Unlike some states, in Texas there is no “redemption period” for residential properties after foreclosure; in other words, the homeowner loses all rights to the property under the Deed of Trust and mortgage agreement signed previously, and has no recourse or way to get the property back once the property has gone to foreclosure.
{ back to top }
How Many Payments Can I Miss Before the Bank Will Foreclose on Me?
This is lender specific, meaning it varies from lender to lender. For Texas homesteads, some lenders will wait until three or more payments have been missed before initiating foreclosure. But they are not OBLIGATED to wait beyond the 20-day notification (mentioned above) to foreclose. This is why time is of the essence when a homeowner is facing foreclosure.
{ back to top }
What is a Short Sale?
A Short Sale is an excellent option for some homeowners who are facing foreclosure.

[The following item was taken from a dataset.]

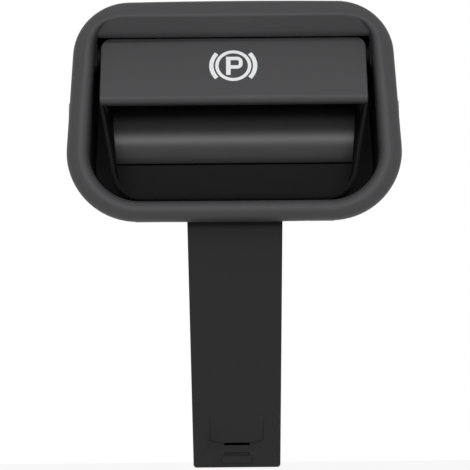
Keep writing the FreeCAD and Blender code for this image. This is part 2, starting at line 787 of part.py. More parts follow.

A Short Sale occurs when a homeowner owes more on their property than the market value of the property, but their bank agrees to accept less than what is owed (through a purchase offer from a qualified buyer) as “payment in full,” in an effort to avoid the foreclosure process. In other words, under certain circumstances, if the homeowner is approved into the lender’s Short Sale Program, the lender may agree to “write-off” the portion of the mortgage that is higher than the value of a home.
{ back to top }
What are the Benefits of a Short Sale?
Many of the homeowners I talk with are behind on their mortgage because they are in a hardship situation, and they are eager to make a fresh start and move on with their lives. This is what a Short Sale enables them to do. Their credit is affected by the payments they’ve missed, but they do not have “foreclosure” stamped on their credit report for five to seven years. Generally, they don’t have to bring money to the closing table. The lender pays all commissions and closing costs. The purchase price is designed to cover the first mortgage and any other liens against the property. So it’s a win-win for the lender and for the homeowner, as well as for the Realtor® representing the homeowner.
{ back to top }
What Other Options Do I Have?
If you are facing foreclosure, then you have several other options, besides a Short Sale:
- You may pay off the past-due amount of your mortgage before the foreclosure sale begins. This is known as an "equity of redemption" (not be confused with a "right of redemption" following tax sales only).
- Refinancing the mortgage debt with another lender is another possibility; however, those with poor credit scores may not be able to pursue this option. Another drawback may be the time it takes to get this done. All the while, the clock is ticking toward foreclosure.
- You may sell the property in a normal transaction and pay off your mortgage. However, timing is critical, and when you sell your own home, you have to pay commissions and closing costs, plus any other liens against the property.
- You can arrange for a “Workout Program” with your lender. Usually, this means making the regular monthly mortgage payment plus some portion of the payment(s) that have been missed. I often find that the lender is less forgiving for those who pursue this option, and later cannot keep these payments going. (In the lender’s mind, this constitutes a second failure to keep your commitment to making these payments, and they seem more likely to move toward immediate foreclosure.)
- A “Deed in Lieu of Foreclosure” occurs when the homeowner conveys the property back to the lender. Mortgage brokers tell me that this option will impact your credit in the same way a foreclosure would, but encourage homeowners to do their own research.
A Short Sale prevents the homeowner from paying any fees related to the sale of the home, including commissions, closing costs (including a title search and appraisal), and usually, other liens against the property.
Please note: All short sale applicants have to be approved into the program by the homeowner’s lender. The lender will evaluate the owner’s financial situation, the value of the property, the cost of foreclosure, and any offer to purchase the property that is less than the amount owed.
{ back to top }
What about Bankruptcy?
I think most of the homeowners I’ve worked with who either have filed bankruptcy or who are thinking of filing bankruptcy, do so because it gives them a sense of control over their situation. It also gives them a little relief from the feeling that someone is bearing down on them and getting ready to take their home away.
However, there are terms to every bankruptcy, and those terms have to be met in order for the bankruptcy to remain in full force and effect. In other words, if the judge sets up a payment plan for you, and you fall behind again for some reason beyond your control, the “stay” will be lifted and your lender and other creditors will move in to collect. The other issue is your credit. A bankruptcy will not help that.
If you are currently in a bankruptcy situation, you may still be able to qualify for the Short Sale remedy. Please call me to discuss.
{ back to top }
Can Homeowners Negotiate Their Own Short Sale?
No. They need a licensed real estate agent (preferably one who specializes in Short Sales) to supervise the process, negotiate with the lender, and negotiate with the Buyer or Buyer’s Agent.
{ back to top }
What Are the Advantages to Doing a Short Sale?
The homeowner avoids uncertainty about losing their home and gets to make a fresh start with minimal disruption in their lives. The homeowner avoids Foreclosure and can stay in their home until the property is sold. The only significant damage to the homeowner’s credit is the points deducted for the missed payments on the home.